One worker asked Frerichs about the attempt to reinvest a portion of the state pension fund that was invested in Coca Cola, which is notorious for union-busting and low wages overseas. Frerichs responded that he was opposed to investing money “in countries that are really, really bad to their people, like the Sudan, where there’s a genocide.”

The worker interrupted, “The Sudan? What about Halliburton in Iraq? They are making so much money over there they don’t know what to do with it!”

Frerichs responded that he agreed, and the federal government was “spending millions where they didn’t need to be spending it.” At this point, another worker interrupted: “This has been going on for more than four years!
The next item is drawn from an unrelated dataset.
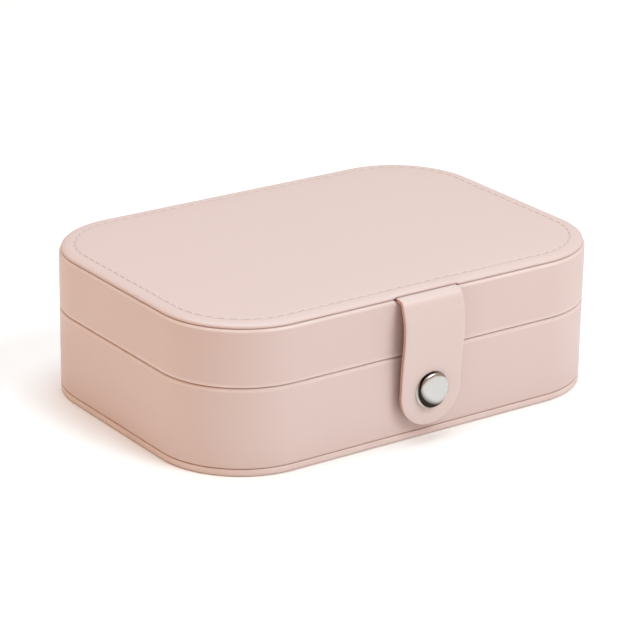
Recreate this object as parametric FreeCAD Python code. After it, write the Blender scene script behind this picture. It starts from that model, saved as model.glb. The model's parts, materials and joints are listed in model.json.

The Democrats are doing it just as much as the Republicans!”

Frerichs was on the defensive for the rest of the debate, and Parnarauskis had a number of opportunities to clarify the program of the SEP.

“Fundamentally,” Parnarauskis concluded, “the differences between the Socialist Equality Party and both big business parties come down to one basic difference of principle: should economic life and the allocation of resources be determined by social needs and the common good, or should they be subordinated to the profit system and the profit requirements of big business? I insist that social needs take precedence.”

Following the forum, Jane, a retired AFSCME worker, followed Parnarauskis out of the room and indicated that she would vote for the SEP. “I agree with you,” she said. “You are right in what you say.” She took a copy of the SEP election program to share with her family.

In addition to the AFSCME debate, Parnarauskis participated in the American Association of University Women’s debate in Danville on Monday, as well as the Champaign Women’s Club debate on Tuesday. At each he was approached by workers afterwards who indicated their support for the SEP campaign and pledged to vote socialist in November.